Anche in Italia ha ripreso vigore la discussione sull’autonomia alimentare e sulla messa a coltura dei terreni abbandonati. Quali possibilità reali esistono di riportare a produzione aree agricole dismesse?
«In questi ultimi decenni la nostra agricoltura, dell’Umbria e in particolare dell’Alta valle del Tevere, si è concentrata su alcune produzioni molto ricche, vedi il tabacco (7.000 ettari) e adesso anche i noccioleti (1.200 ettari). Non sono quantità straordinarie, ma sono colture ricche. Quindi nessuno fa più il grano, perché non conviene. Fino a poco tempo fa, un quintale di grano aveva lo stesso prezzo di quando mi sono laureata nel 1985. Il grano tenero costava 22 mila lire a quintale; adesso, prima che si creasse questo allarmismo, era quotato 12/13 euro a quintale. Son passati quasi 40 anni! Quindi, è chiaro che nessuno faceva più il grano o i girasoli – perché conveniva comprare l’olio già fatto dall’Ucraina o dalla Russia – ecc. Il vero problema è che noi, figli del benessere, vogliamo tutto, sempre; prodotti tanti, in tutte le stagioni; non esiste più nessuna divisione ciclica, per cui ci siamo abituati a considerare questo tempo come il periodo dell’abbondanza. Nessuno, però, si è chiesto qual è il costo di questa abbondanza. Che il prezzo vero di un quintale di grano in termini economici ed ecologici è altissimo lo sappiamo, però il consumatore non se lo vuole chiedere. L’importante è che trovi tutto, quando vuole e a poco prezzo».

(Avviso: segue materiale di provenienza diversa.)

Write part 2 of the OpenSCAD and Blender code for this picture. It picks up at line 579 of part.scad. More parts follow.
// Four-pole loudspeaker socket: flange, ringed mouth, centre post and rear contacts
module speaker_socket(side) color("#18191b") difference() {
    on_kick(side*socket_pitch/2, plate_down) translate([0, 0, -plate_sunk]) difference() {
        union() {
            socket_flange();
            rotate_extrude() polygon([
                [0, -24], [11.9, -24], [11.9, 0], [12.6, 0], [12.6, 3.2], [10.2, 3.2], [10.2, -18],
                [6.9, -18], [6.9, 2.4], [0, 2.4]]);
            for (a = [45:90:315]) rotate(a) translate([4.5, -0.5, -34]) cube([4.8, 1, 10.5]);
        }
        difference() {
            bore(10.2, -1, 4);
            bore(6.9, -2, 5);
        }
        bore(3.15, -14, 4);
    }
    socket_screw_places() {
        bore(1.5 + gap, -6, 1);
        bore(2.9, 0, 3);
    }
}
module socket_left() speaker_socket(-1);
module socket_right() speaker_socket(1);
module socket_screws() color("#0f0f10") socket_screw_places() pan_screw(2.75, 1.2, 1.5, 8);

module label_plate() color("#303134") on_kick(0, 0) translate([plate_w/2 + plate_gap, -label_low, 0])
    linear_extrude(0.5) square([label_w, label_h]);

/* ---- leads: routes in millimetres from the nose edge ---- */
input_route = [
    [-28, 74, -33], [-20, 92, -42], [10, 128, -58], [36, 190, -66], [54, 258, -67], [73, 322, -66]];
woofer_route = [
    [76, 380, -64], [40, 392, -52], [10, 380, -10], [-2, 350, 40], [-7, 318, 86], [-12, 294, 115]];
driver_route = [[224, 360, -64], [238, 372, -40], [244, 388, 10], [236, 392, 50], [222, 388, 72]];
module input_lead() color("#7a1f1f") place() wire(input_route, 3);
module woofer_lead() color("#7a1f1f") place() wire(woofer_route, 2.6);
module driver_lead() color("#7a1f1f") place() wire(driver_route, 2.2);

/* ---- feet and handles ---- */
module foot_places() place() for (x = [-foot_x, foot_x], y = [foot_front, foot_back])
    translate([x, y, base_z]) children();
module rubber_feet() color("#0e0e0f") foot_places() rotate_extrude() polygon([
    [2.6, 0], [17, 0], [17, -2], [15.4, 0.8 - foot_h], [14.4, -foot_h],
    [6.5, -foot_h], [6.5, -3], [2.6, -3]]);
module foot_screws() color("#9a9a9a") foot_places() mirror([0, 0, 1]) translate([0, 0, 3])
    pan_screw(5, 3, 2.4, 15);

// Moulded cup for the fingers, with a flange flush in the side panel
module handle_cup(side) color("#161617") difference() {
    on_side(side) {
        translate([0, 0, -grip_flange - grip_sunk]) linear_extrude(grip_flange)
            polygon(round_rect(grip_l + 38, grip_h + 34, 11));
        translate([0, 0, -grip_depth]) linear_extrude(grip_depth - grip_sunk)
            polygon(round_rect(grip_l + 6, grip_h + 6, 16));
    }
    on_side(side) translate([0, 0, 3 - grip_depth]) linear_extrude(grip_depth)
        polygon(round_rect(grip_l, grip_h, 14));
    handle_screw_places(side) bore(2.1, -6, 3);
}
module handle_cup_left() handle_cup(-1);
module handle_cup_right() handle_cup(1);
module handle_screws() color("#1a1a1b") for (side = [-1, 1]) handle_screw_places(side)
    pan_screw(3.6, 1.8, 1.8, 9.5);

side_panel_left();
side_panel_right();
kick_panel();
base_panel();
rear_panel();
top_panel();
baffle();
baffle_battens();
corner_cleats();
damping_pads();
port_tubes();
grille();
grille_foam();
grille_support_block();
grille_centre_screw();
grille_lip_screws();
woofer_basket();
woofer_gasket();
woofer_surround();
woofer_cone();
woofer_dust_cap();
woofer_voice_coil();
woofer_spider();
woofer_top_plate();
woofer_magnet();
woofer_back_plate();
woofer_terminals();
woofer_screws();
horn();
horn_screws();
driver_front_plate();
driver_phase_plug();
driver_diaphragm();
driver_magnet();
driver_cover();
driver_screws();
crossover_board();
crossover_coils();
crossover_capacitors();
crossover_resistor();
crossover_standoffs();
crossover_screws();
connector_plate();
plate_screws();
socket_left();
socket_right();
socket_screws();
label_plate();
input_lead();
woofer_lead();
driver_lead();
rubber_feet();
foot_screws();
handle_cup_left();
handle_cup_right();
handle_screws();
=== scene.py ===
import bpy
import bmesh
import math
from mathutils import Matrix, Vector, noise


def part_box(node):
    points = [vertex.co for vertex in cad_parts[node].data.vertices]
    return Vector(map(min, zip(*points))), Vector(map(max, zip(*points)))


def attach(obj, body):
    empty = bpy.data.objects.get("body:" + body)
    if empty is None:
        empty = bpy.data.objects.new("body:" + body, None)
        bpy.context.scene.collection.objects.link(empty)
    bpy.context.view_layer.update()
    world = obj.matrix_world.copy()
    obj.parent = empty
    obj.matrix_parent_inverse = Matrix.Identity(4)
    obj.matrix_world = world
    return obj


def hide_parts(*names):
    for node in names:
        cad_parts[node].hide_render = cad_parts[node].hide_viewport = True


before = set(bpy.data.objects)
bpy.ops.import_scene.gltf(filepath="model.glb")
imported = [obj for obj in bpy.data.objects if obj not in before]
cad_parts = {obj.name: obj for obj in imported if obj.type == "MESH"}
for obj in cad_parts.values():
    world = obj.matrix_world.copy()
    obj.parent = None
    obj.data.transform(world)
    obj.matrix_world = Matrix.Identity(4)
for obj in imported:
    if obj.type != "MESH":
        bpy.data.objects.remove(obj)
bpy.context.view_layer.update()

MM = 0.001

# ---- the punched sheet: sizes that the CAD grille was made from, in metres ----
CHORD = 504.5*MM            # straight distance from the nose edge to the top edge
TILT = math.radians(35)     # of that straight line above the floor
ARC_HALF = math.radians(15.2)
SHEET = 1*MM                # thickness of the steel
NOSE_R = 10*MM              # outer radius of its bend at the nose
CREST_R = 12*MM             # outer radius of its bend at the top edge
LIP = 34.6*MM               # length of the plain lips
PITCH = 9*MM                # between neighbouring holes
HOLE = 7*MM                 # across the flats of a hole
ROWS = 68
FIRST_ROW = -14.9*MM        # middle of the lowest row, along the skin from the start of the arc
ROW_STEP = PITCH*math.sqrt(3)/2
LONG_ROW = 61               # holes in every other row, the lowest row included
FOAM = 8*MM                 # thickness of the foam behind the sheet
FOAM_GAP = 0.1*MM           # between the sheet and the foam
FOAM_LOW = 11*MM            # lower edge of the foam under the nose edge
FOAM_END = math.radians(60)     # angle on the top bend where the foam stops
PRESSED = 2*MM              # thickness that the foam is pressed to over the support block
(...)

Cosa si può fare per contrastare questa china?
«Bisogna diversificare, diversificare, diversificare. Bisogna ridare potere agli agricoltori, restituendo valore al prodotto dell’agricoltura, non dell’agroindustria; riconoscere il loro lavoro, riconoscere che quel prodotto non può costare meno di una certa cifra, altrimenti non si paga il lavoro, si consuma il suolo, si inquina perché si usa una quantità di schifezze inaudite. Basta chiedersi: perché un chilo di farina costa così poco? Se le persone si domandassero da dove vengono questi prodotti e come vengono lavorati, molte cose cambierebbero».